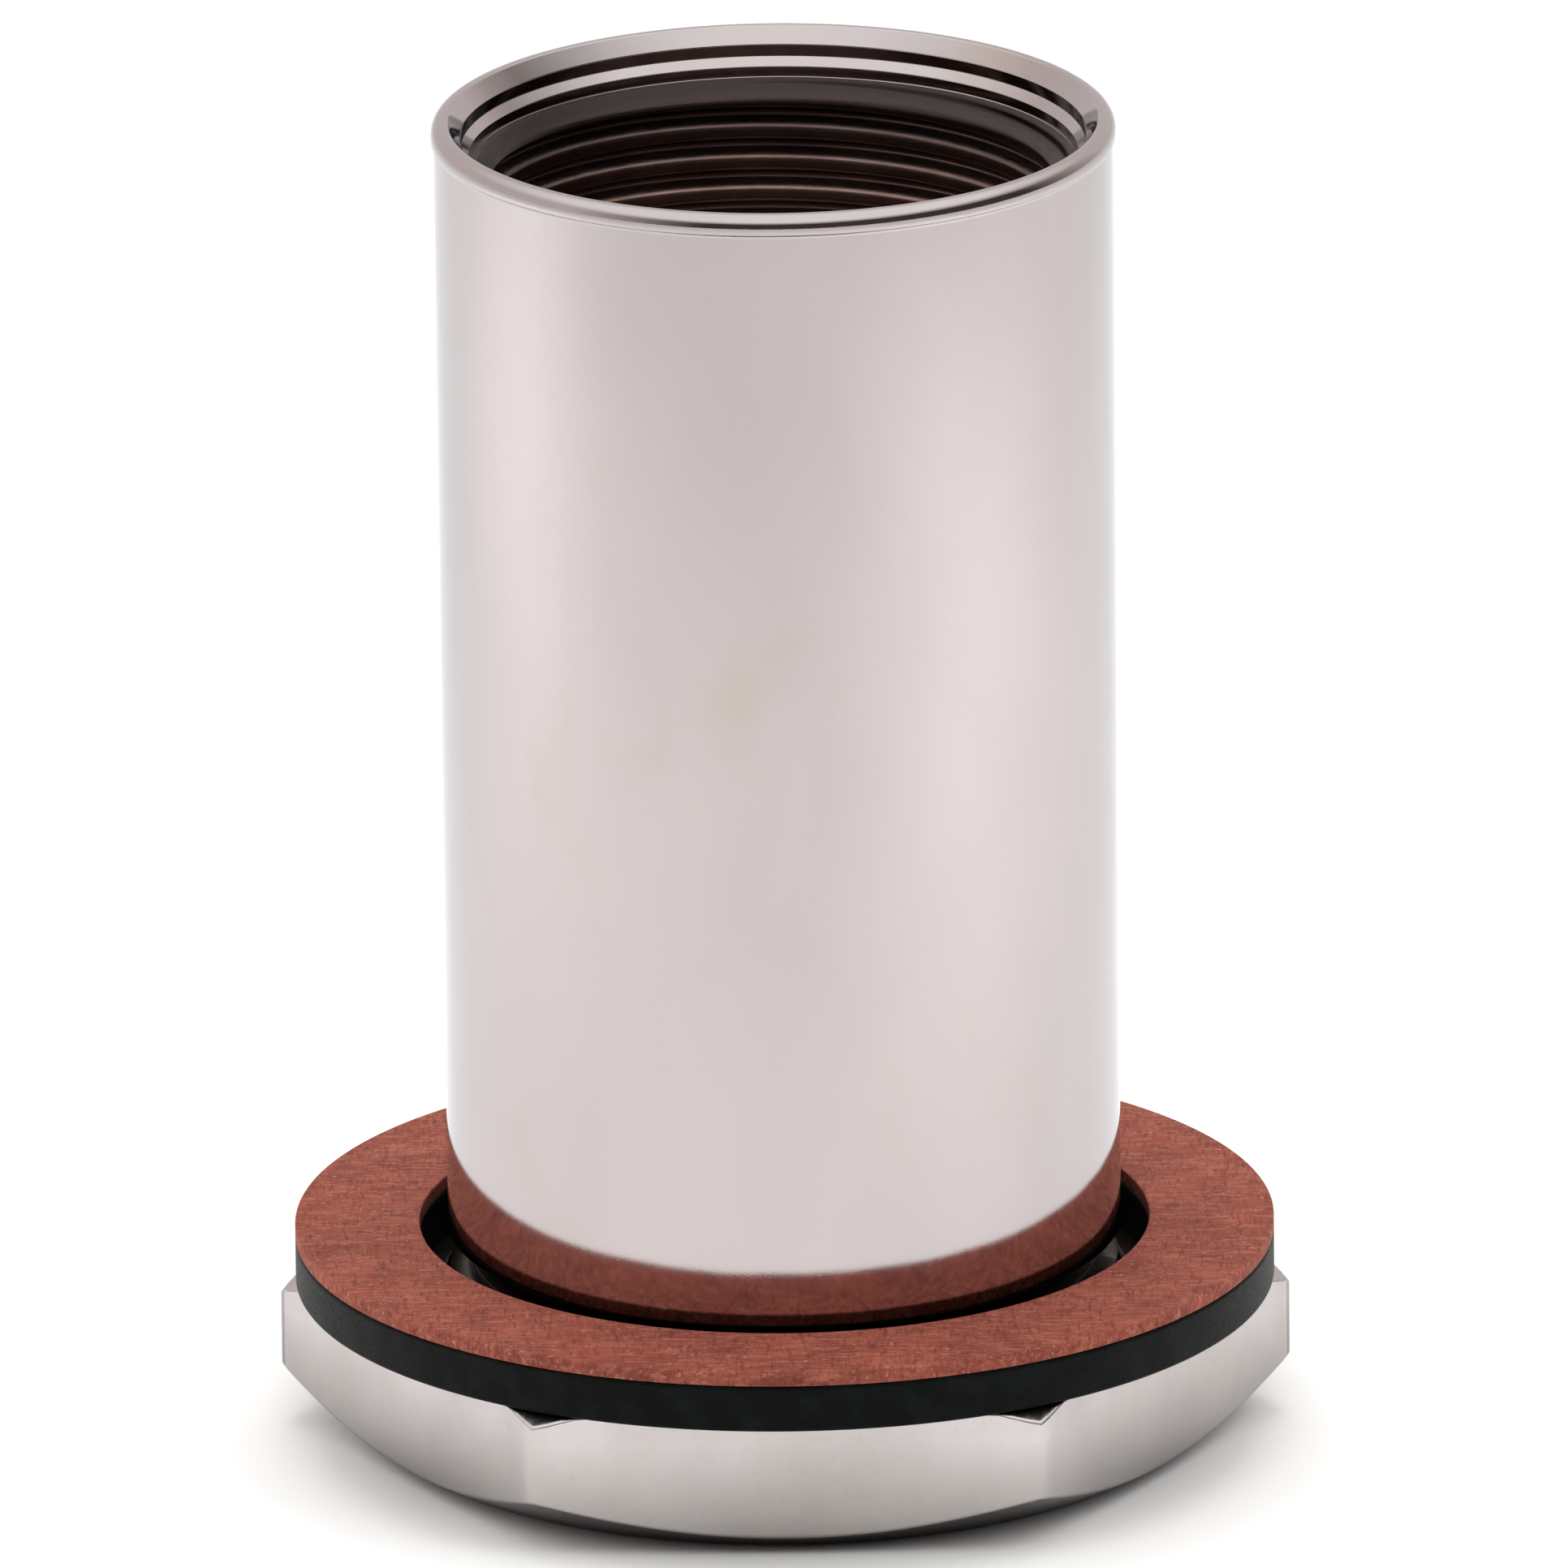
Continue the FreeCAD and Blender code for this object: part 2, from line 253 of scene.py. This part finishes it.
def nut_rows():
    """The nut's outside as far out as its flats allow at each angle, then its threaded hole."""
    edge = 0.25 * MM
    blunted = 0.12 * MM
    corner_r = HALF_FLATS / math.cos(TURN / 12)

    def flats(a):
        """Distance out to the hexagon at an angle, its corners rounded a little."""
        off_corner = (a + TURN / 12) % (TURN / 6) - TURN / 12
        sharp = HALF_FLATS / math.cos(TURN / 12 - abs(off_corner))
        blunt = (corner_r - blunted) / math.cos(off_corner)
        return min(sharp, blunt)

    outside = [flats(TURN * i / SEGMENTS) for i in range(SEGMENTS + 1)]
    rows = []

    def row(rise):
        rows.append([rise(r) for r in outside])

    def foot_bevel(r):
        return max(r - NUT_FOOT_R, 0) * NUT_BEVEL_SLOPE

    def top_bevel(r):
        return NUT_TALL - max(r - NUT_TOP_R, 0) * NUT_BEVEL_SLOPE

    rows += [plain_row(NUT_MOUTH_R + 0.1 * MM, 0), plain_row(NUT_FOOT_R - edge, 0)]
    row(lambda r: (NUT_FOOT_R + edge, foot_bevel(NUT_FOOT_R + edge)))
    for share in (0.25, 0.5, 0.75):
        def part_way(r):
            return NUT_FOOT_R + edge + (r - edge - NUT_FOOT_R - edge) * share

        row(lambda r: (part_way(r), foot_bevel(part_way(r))))
    row(lambda r: (r - edge, foot_bevel(r - edge)))
    row(lambda r: (r - edge * 0.25, foot_bevel(r) - edge * 0.1))
    row(lambda r: (r, foot_bevel(r) + edge * 0.6))
    row(lambda r: (r, top_bevel(r) - edge * 0.6))
    row(lambda r: (r - edge * 0.3, top_bevel(r) - edge * 0.1))
    row(lambda r: (r - edge, top_bevel(r - edge)))
    row(lambda r: (min(r - edge, NUT_TOP_R) - edge, NUT_TALL))
    rows.append(plain_row(RING_HOLE_R + 1.0 * MM, NUT_TALL))
    rows.append(plain_row(NUT_MOUTH_R + 0.1 * MM, NUT_TALL))

    def limit(z, r):
        return max(r, NUT_MOUTH_R - z, NUT_MOUTH_R - (NUT_TALL - z))

    ridge_half = PITCH / 2 - ROOT_HALF - (FOOT_CREST_R - FOOT_ROOT_R) * FLANK_SLOPE
    root_half = ridge_half + NUT_THREAD_GAP * (1 - FLANK_SLOPE)
    hole = thread_rows(0, NUT_TALL, PITCH / 2, NUT_ROOT_R, root_half, NUT_CREST_R, limit)
    rows += reversed(hole)
    return rows


def ring_rows(low, high, rounding):
    section = rounded([
        (RING_HOLE_R, low, rounding),
        (RING_R, low, rounding),
        (RING_R, high, rounding),
        (RING_HOLE_R, high, rounding),
    ])
    return [plain_row(r, z) for r, z in section]


# ---------------------------------------------------------------- materials

class Nodes:
    """The node tree of a new material or world, with short calls to add and join nodes."""

    def __init__(self, owner, shader="Principled BSDF", place="Object"):
        owner.use_nodes = True
        self.owner = owner
        self.tree = owner.node_tree
        self.shader = self.tree.nodes[shader]
        self.place = self.add("ShaderNodeTexCoord").outputs[place]

    def add(self, kind, **inputs):
        node = self.tree.nodes.new(kind)
        for name, value in inputs.items():
            self.feed(node.inputs[name.replace("_", " ")], value)
        return node

    def feed(self, socket, value):
        if isinstance(value, bpy.types.NodeSocket):
            self.tree.links.new(value, socket)
        else:
            socket.default_value = value

    def noise(self, scale, stretch=(1, 1, 1), detail=4.0, rough=0.55):
        """Noise of so many cells a millimetre, stretched along the axes."""
        mapping = self.add("ShaderNodeMapping", Vector=self.place)
        mapping.inputs["Scale"].default_value = [1 / MM * s for s in stretch]
        texture = self.add("ShaderNodeTexNoise", Vector=mapping.outputs["Vector"], Scale=scale,
                           Detail=detail, Roughness=rough)
        return texture.outputs["Fac"]

    def ramp(self, factor, low, high, start=0.3, end=0.7):
        """A blend from one value or colour to another as the factor goes from start to end."""
        colours = not isinstance(low, (int, float))
        node = self.tree.nodes.new("ShaderNodeMapRange")
        node.data_type = "FLOAT_VECTOR" if colours else "FLOAT"
        vector = [socket for socket in node.inputs if socket.enabled]
        values = [factor, start, end, low, high]
        if colours:
            self.feed(vector[0], factor)
            for socket, value in zip(vector[1:3], ([start] * 3, [end] * 3)):
                socket.default_value = value
            for socket, value in zip(vector[3:5], (low, high)):
                socket.default_value = value[:3]
        else:
            for socket, value in zip(vector, values):
                self.feed(socket, value)
        return next(socket for socket in node.outputs if socket.enabled)

    def along(self, direction):
        """How far the place lies along a direction."""
        node = self.tree.nodes.new("ShaderNodeVectorMath")
        node.operation = "DOT_PRODUCT"
        self.feed(node.inputs[0], self.place)
        self.feed(node.inputs[1], direction)
        return node.outputs["Value"]

    def mix(self, factor, one, other):
        node = self.tree.nodes.new("ShaderNodeMix")
        node.data_type = "RGBA"
        self.feed(node.inputs["Factor"], factor)
        colours = [socket for socket in node.inputs if socket.type == "RGBA"]
        self.feed(colours[0], one)
        self.feed(colours[1], other)
        return next(socket for socket in node.outputs if socket.type == "RGBA")

    def bump(self, height, depth, under=None):
        node = self.add("ShaderNodeBump", Height=height, Distance=depth, Strength=1.0)
        if under:
            self.feed(node.inputs["Normal"], under)
        return node.outputs["Normal"]

    def finish(self, **inputs):
        for name, value in inputs.items():
            self.feed(self.shader.inputs[name.replace("_", " ")], value)
        return self.owner


def material_nodes(name):
    return Nodes(bpy.data.materials.new(name))


def polished_chrome():
    """Chrome on a turned tube: faintly cloudy, with hairlines round it and a few warm stains."""
    n = material_nodes("polished_chrome")
    cloud = n.ramp(n.noise(0.045, (1, 1, 0.45), detail=3.0), 0.0, 1.0, 0.35, 0.65)
    colour = n.mix(cloud, (0.535, 0.479, 0.476, 1), (0.478, 0.433, 0.437, 1))
    stain = n.ramp(n.noise(0.11, (1, 1, 0.6), detail=4.0), 0.0, 0.55, 0.60, 0.74)
    colour = n.mix(stain, colour, (0.49, 0.415, 0.355, 1))
    fine = n.noise(5.0, (1, 1, 3))
    colour = n.mix(n.ramp(fine, 0.0, 0.35), colour, (0.56, 0.515, 0.52, 1))
    wave = n.bump(n.noise(0.09, (1, 1, 0.5), detail=2.0), 0.00006)
    return n.finish(Base_Color=colour, Metallic=1.0, Specular_Tint=(0.88, 0.91, 0.93, 1),
                    Roughness=n.ramp(fine, 0.05, 0.11), Normal=n.bump(fine, 0.000001, under=wave))


def thread_brass():
    """The dark brass that the plating doesn't reach: the waterway and both threads."""
    n = material_nodes("thread_brass")
    lines = n.noise(3.0, (0.25, 0.25, 6))
    tone_and_shade = n.ramp(n.noise(0.25, detail=4.0), 0.0, 1.0)
    colour = n.mix(tone_and_shade, (0.34, 0.23, 0.20, 1), (0.24, 0.155, 0.135, 1))
    # blackened towards the mouth; on the counterbore's ledge this darkness is painted shade
    black = n.ramp(n.along((0, 0, 1)), 0.0, 1.0, RIM - 12 * MM, RIM - 4 * MM)
    colour = n.mix(black, colour, (0.050, 0.040, 0.040, 1))
    # and painted shade at the foot, in the gap under the rings
    painted_low_shade = n.ramp(n.along((0, 0, 1)), 0.9, 0.0, 16 * MM, 20 * MM)
    colour = n.mix(painted_low_shade, colour, (0.022, 0.017, 0.015, 1))
    return n.finish(Base_Color=colour, Metallic=1.0, Roughness=n.ramp(lines, 0.26, 0.42),
                    Normal=n.bump(lines, 0.000006))


def satin_chrome():
    """Chrome over a rough forging: blotchy and pitted, with painted shade darkening it towards the foot and
    a painted shadow along the bottom bevel.
    """
    n = material_nodes("satin_chrome")
    blotch = n.ramp(n.noise(0.10, detail=5.0), 0.0, 1.0, 0.35, 0.65)
    grain = n.noise(2.2, detail=6.0, rough=0.65)
    colour = n.mix(blotch, (0.605, 0.567, 0.563, 1), (0.50, 0.467, 0.458, 1))
    warm = n.ramp(n.noise(0.22, detail=4.0), 0.0, 0.5, 0.52, 0.70)
    colour = n.mix(warm, colour, (0.58, 0.505, 0.455, 1))
    # painted shade: the flats darken towards the foot
    tone_and_shade = n.ramp(n.along((0, 0, 1)), 1.0, 0.0, 0.0, NUT_TALL * 0.8)
    colour = n.mix(tone_and_shade, colour, (0.28, 0.26, 0.245, 1))
    # painted shadow: near black along the bottom bevel, where the nut meets the floor
    painted_low_shade = n.ramp(n.along((0, 0, 1)), 0.92, 0.0, 0.5 * MM, 1.7 * MM)
    colour = n.mix(painted_low_shade, colour, (0.03, 0.027, 0.025, 1))
    return n.finish(Base_Color=colour, Metallic=1.0, Specular_Tint=(0.85, 0.86, 0.88, 1),
                    Roughness=n.ramp(grain, 0.16, 0.28), Normal=n.bump(grain, 0.000012))


def black_rubber():
    """Moulded rubber, faintly dusty in patches."""
    n = material_nodes("black_rubber")
    grain = n.noise(5.0, detail=5.0)
    dust = n.ramp(n.noise(0.5, detail=6.0), 0.0, 1.0, 0.45, 0.75)
    colour = n.mix(dust, (0.0020, 0.0032, 0.0028, 1), (0.0065, 0.0085, 0.0085, 1))
    return n.finish(Base_Color=colour, Specular_IOR_Level=0.08, Roughness=n.ramp(grain, 0.40, 0.58),
                    Normal=n.bump(grain, 0.00003))


def red_fibre():
    """Vulcanised fibre board: pressed paper, with short strands lying both ways and pale and dark flecks."""
    n = material_nodes("red_fibre")
    blotch = n.ramp(n.noise(0.22, detail=5.0), 0.0, 1.0, 0.35, 0.65)
    along = n.noise(1.5, (0.28, 2.0, 1), detail=6.0, rough=0.75)
    across = n.noise(1.7, (2.0, 0.35, 1), detail=6.0, rough=0.75)
    flecks = n.noise(2.6, detail=3.0, rough=0.6)
    base = n.mix(blotch, (0.320, 0.078, 0.050, 1), (0.225, 0.052, 0.037, 1))
    base = n.mix(n.ramp(along, 0.0, 0.75, 0.48, 0.62), base, (0.47, 0.155, 0.095, 1))
    base = n.mix(n.ramp(across, 0.0, 0.75, 0.50, 0.64), base, (0.12, 0.027, 0.023, 1))
    base = n.mix(n.ramp(flecks, 0.0, 0.6, 0.60, 0.70), base, (0.52, 0.27, 0.19, 1))
    fuzz = n.bump(n.noise(3.5, detail=6.0, rough=0.7), 0.00005)
    return n.finish(Base_Color=base, Specular_IOR_Level=0.25, Roughness=0.75,
                    Normal=n.bump(along, 0.00005, under=fuzz))


def paint(piece, material):
    piece.data.materials.append(material)


def paint_inside(piece, material, inside):
    """A second material, on the faces that inside(radius, height) says yes to."""
    piece.data.materials.append(material)
    for face in piece.data.polygons:
        x, y, z = face.center
        if inside(math.hypot(x, y), z):
            face.material_index = 1


# ---------------------------------------------------------------- stage, light and camera

def make_floor():
    bpy.ops.mesh.primitive_plane_add(size=6.0, location=(0, 0, 0))
    floor = bpy.context.object
    floor.name = "floor"
    n = material_nodes("floor_paper")
    tone = n.mix(n.noise(0.02), (0.965, 0.965, 0.965, 1), (0.95, 0.95, 0.95, 1))
    floor.data.materials.append(n.finish(Base_Color=tone, Roughness=0.9))


def soft_box(name, azimuth, out, up, size, power):
    """A square area light that faces the object's foot. Azimuth 0 is in front, 90 to the right."""
    a = math.radians(azimuth)
    light = bpy.data.lights.new(name, "AREA")
    light.size = size
    light.energy = power
    lamp = bpy.data.objects.new(name, light)
    lamp.location = (math.sin(a) * out, -math.cos(a) * out, up)
    lamp.rotation_euler = lamp.location.to_track_quat("Z", "Y").to_euler()
    # the metal mirrors the studio's sky, not the lamps
    lamp.visible_glossy = False
    lamp.visible_camera = False
    bpy.context.scene.collection.objects.link(lamp)


def make_sky():
    """The studio round the object: bright overhead, pale and warm low behind, and dark low in front."""
    n = Nodes(bpy.data.worlds.new("studio"), "Background", "Generated")
    dark_side = math.radians(35)
    ahead = n.ramp(n.along((math.sin(dark_side), -math.cos(dark_side), 0)), 0.0, 1.0, -0.3, 0.5)
    low = n.ramp(n.along((0, 0, 1)), 1.0, 0.0, math.sin(math.radians(28)), math.sin(math.radians(54)))
    around = n.mix(ahead, (0.80, 0.73, 0.70, 1), (0.07, 0.06, 0.055, 1))
    sky = n.mix(low, (1.26, 1.255, 1.235, 1), around)
    bpy.context.scene.world = n.finish(Color=sky, Strength=1.0)


def make_lights():
    make_sky()
    soft_box("overhead", 180, 0.10, 0.60, 0.30, 1.1)
    soft_box("right", 66, 0.24, 0.18, 0.20, 0.25)
    soft_box("left", -92, 0.33, 0.17, 0.20, 0.28)


def make_camera():
    elevation, roll = math.radians(17.9), math.radians(0.6)
    distance, seen = 2.4, 111.35 * MM
    target = Vector((0.29 * MM, 0, 47.2 * MM))
    camera = bpy.data.cameras.new("camera")
    camera.lens = camera.sensor_width * distance / seen
    eye = bpy.data.objects.new("camera", camera)
    eye.location = target + Vector((0, -math.cos(elevation), math.sin(elevation))) * distance
    eye.rotation_euler = Euler((math.radians(90) - elevation, 0, 0)).to_matrix().to_euler()
    eye.rotation_euler.rotate_axis("Z", -roll)
    bpy.context.scene.collection.objects.link(eye)
    bpy.context.scene.camera = eye


def brass_and_shade_on_barrel(r, z):
    """Where the barrel isn't plated: inside the counterbore, and below the top of the undercut; there the
    brass paints shade on the counterbore's ledge and below the rings.
    """
    return r < COUNTERBORE_R - 0.05 * MM or z < UNDERCUT_TOP - 0.02 * MM


def brass_and_shade_on_nut(r, z):
    """Where the nut takes the brass: bare in its hole, and on its top inside the rings as painted shade in
    the gap under them.
    """
    return r < NUT_MOUTH_R + 0.2 * MM or (r < RING_HOLE_R and z > NUT_TALL / 2)


def main():
    brass = thread_brass()
    barrel = spun("chromed_barrel", barrel_rows(), "barrel", "threaded_barrel")
    paint(barrel, polished_chrome())
    paint_inside(barrel, brass, brass_and_shade_on_barrel)
    nut = spun("satin_locknut", nut_rows(), "nut", "hex_locknut")
    paint(nut, satin_chrome())
    paint_inside(nut, brass, brass_and_shade_on_nut)
    rubber = ring_rows(RUBBER_LOW[2], RUBBER_HIGH[2], RUBBER_ROUND)
    gasket = spun("rubber_ring", rubber, "gasket", "rubber_gasket")
    paint(gasket, black_rubber())
    fibre = ring_rows(FIBRE_LOW[2], FIBRE_HIGH[2], FIBRE_ROUND)
    washer = spun("fibre_ring", fibre, "washer", "fibre_washer")
    paint(washer, red_fibre())
    make_floor()
    make_lights()
    make_camera()
    bpy.context.scene.view_settings.view_transform = "Standard"


main()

· · · · ·

From the first line above through the line that contains "return NUT_FOOT_R +", quote each line exactly. Output nothing more.

§ **Solution for this task**
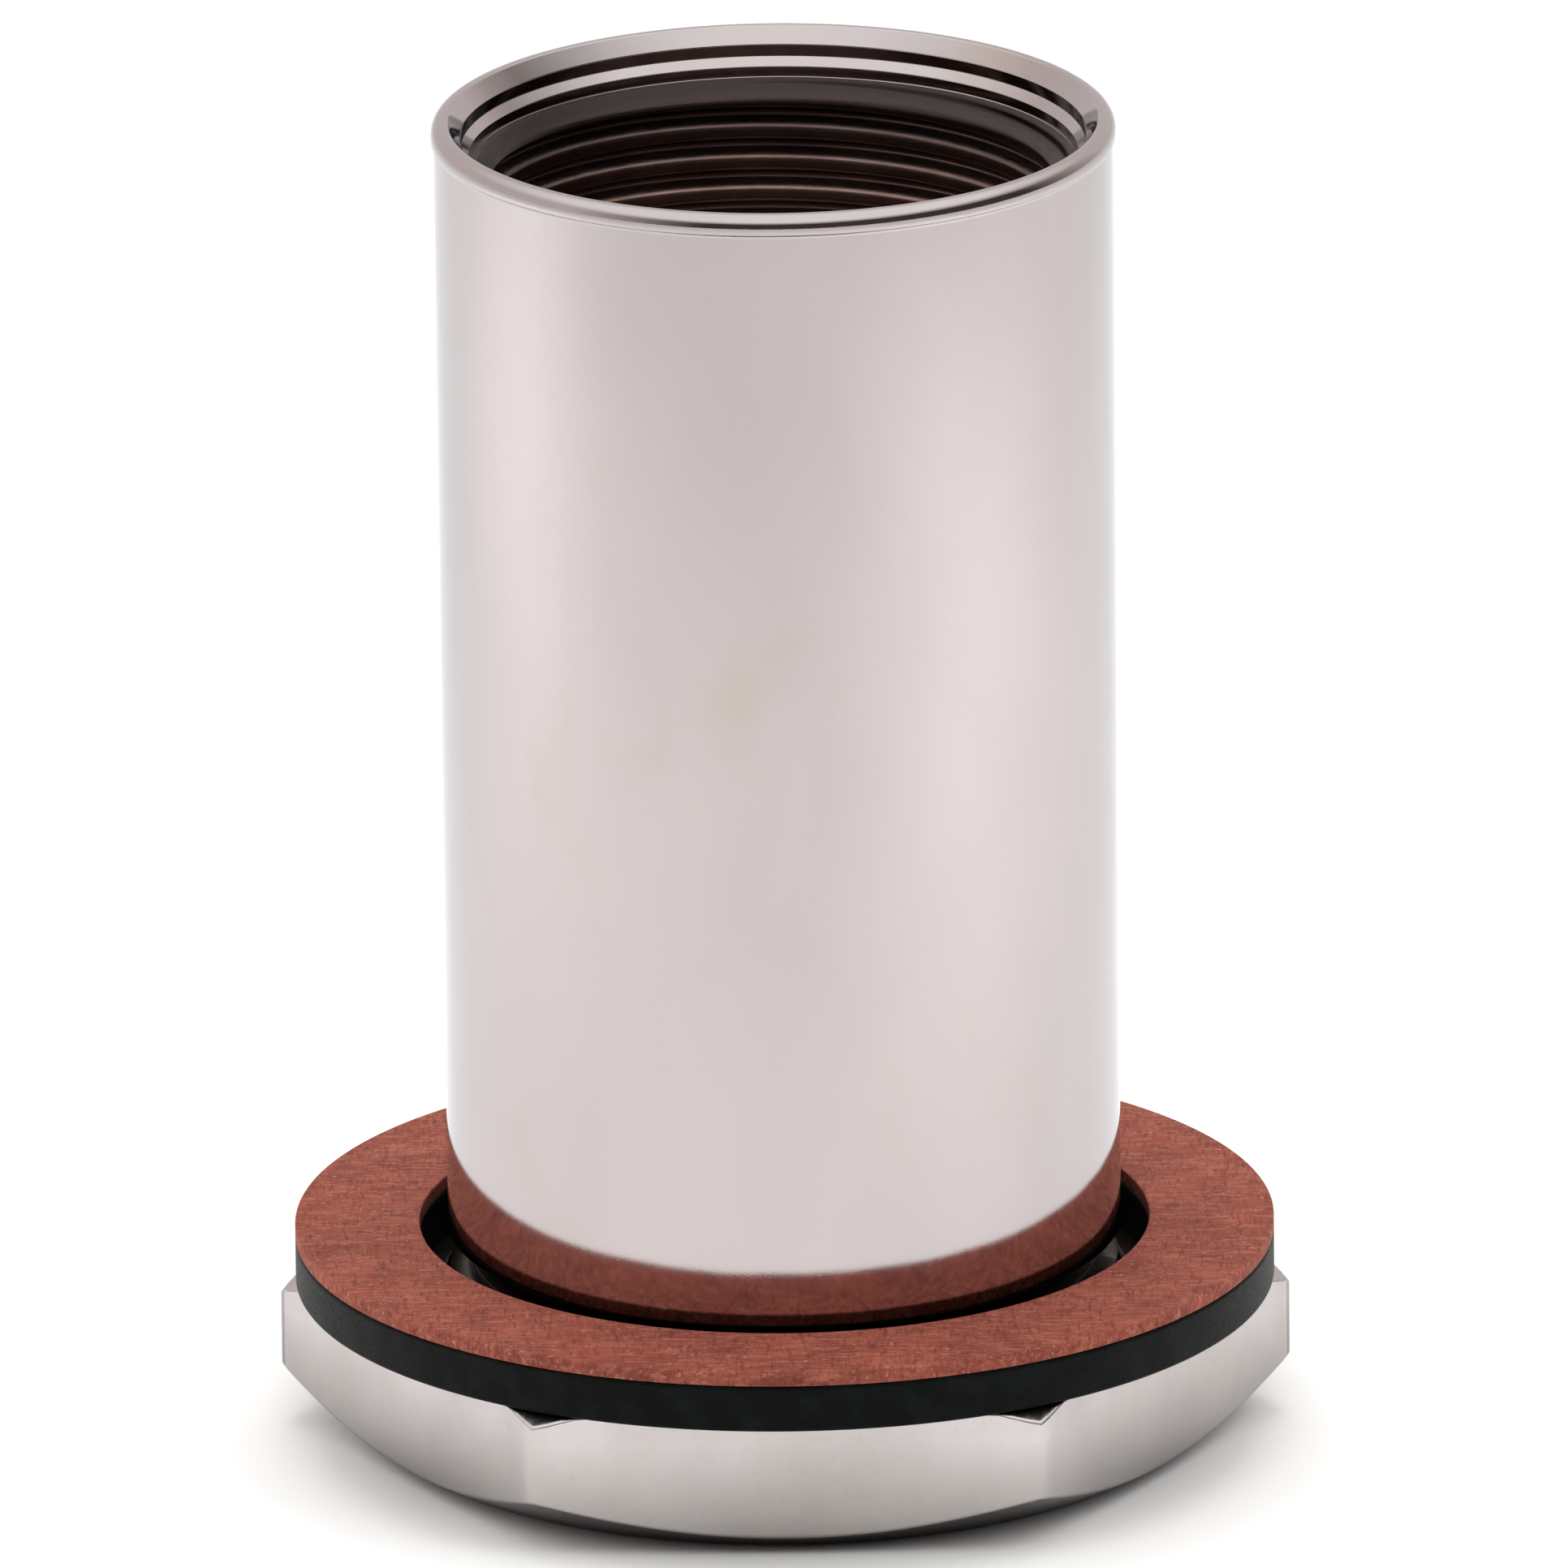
Continue the FreeCAD and Blender code for this object: part 2, from line 253 of scene.py. This part finishes it.
def nut_rows():
    """The nut's outside as far out as its flats allow at each angle, then its threaded hole."""
    edge = 0.25 * MM
    blunted = 0.12 * MM
    corner_r = HALF_FLATS / math.cos(TURN / 12)

    def flats(a):
        """Distance out to the hexagon at an angle, its corners rounded a little."""
        off_corner = (a + TURN / 12) % (TURN / 6) - TURN / 12
        sharp = HALF_FLATS / math.cos(TURN / 12 - abs(off_corner))
        blunt = (corner_r - blunted) / math.cos(off_corner)
        return min(sharp, blunt)

    outside = [flats(TURN * i / SEGMENTS) for i in range(SEGMENTS + 1)]
    rows = []

    def row(rise):
        rows.append([rise(r) for r in outside])

    def foot_bevel(r):
        return max(r - NUT_FOOT_R, 0) * NUT_BEVEL_SLOPE

    def top_bevel(r):
        return NUT_TALL - max(r - NUT_TOP_R, 0) * NUT_BEVEL_SLOPE

    rows += [plain_row(NUT_MOUTH_R + 0.1 * MM, 0), plain_row(NUT_FOOT_R - edge, 0)]
    row(lambda r: (NUT_FOOT_R + edge, foot_bevel(NUT_FOOT_R + edge)))
    for share in (0.25, 0.5, 0.75):
        def part_way(r):
            return NUT_FOOT_R + edge + (r - edge - NUT_FOOT_R - edge) * share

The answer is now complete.